Ghosting over the South Atlantic, patrol planes sighted a strange merchant vessel. That night the U.S. destroyer Somers caught up with her, recognized an enemy, opened fire with 5-in. guns. The merchantman's crew began abandoning ship at the first salvo. When the destroyer closed, demolition charges sent the freighter to the bottom.


In the morning a scout plane from the cruiser Omaha flushed another enemy cargo boat. Before the Omaha and escorting destroyer Jouett could overtake her, the quarry blew herself up. Next day the sea drama was repeated; still another blockade-runner went to the bottom. The U.S. ships rescued most of the crewmen, presently learned that the vessels they had sunk were the German freighters Rio Grande, Burgenland and Weserland. One unexpected trophy of the chase was several hundred tons of baled rubber, blown free of the ships and floating on the sea.   


Since three ships went to the bottom, another German blockade-runner, of the same general type and cargo, probably slipped through. Lord Selborne, Britain's Minister of Economic Warfare, gave a hardheaded estimate that 75% of the German blockade-runners were sunk last year. That any get through at all, in this day of patrol planes and radio nets, is a proof of an old seaman's saw: the seas are vast.   

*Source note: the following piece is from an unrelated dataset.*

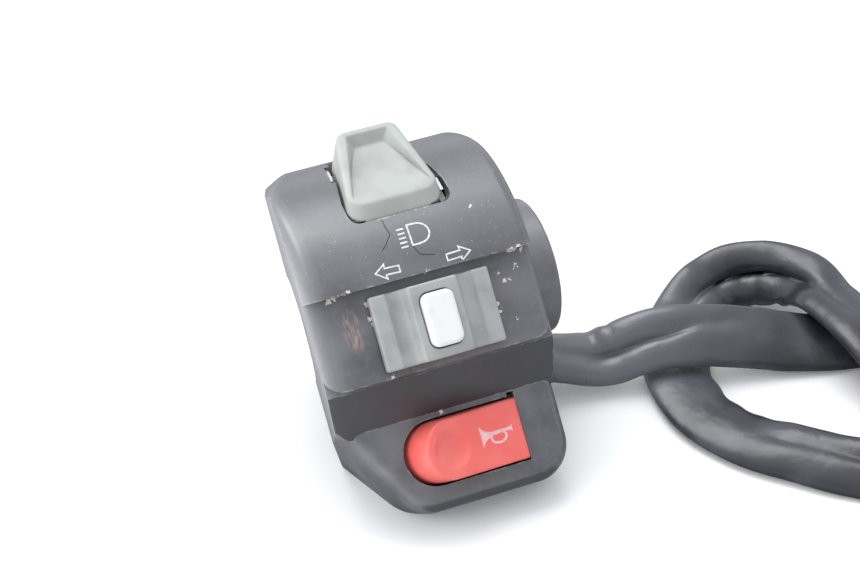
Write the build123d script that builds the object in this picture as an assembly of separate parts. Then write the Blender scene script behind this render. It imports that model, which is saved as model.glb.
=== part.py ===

The Furtive Way. In this furtive, costly traffic, Germany and Japan have a dead-pan trade agreement, calling for German delivery of machine tools, sample tanks and planes, blueprints and technicians; Japanese delivery of rubber, tin, tungsten, quinine, opium, edible oils. But the Japs, hard-pressed for shipping in their own orbit, are welshing; most blockade-running is done by Germans.   


Nothing new in classic blockade-running has been developed. The three ships sunk by U.S. craft were typical runners. Medium-sized freighters (about 7,000 tons) with better-than-average speed (15 knots up) work out best. They rely on luck and bad weather; pick the foggiest of nights to leave Europe.   They avoid the established sea lanes, may take three months for a voyage to the Far East. Discipline is strict, marine gun crews are carried. September to April is the best season. Most dangerous areas are just outside port and the well-patrolled South Atlantic zone.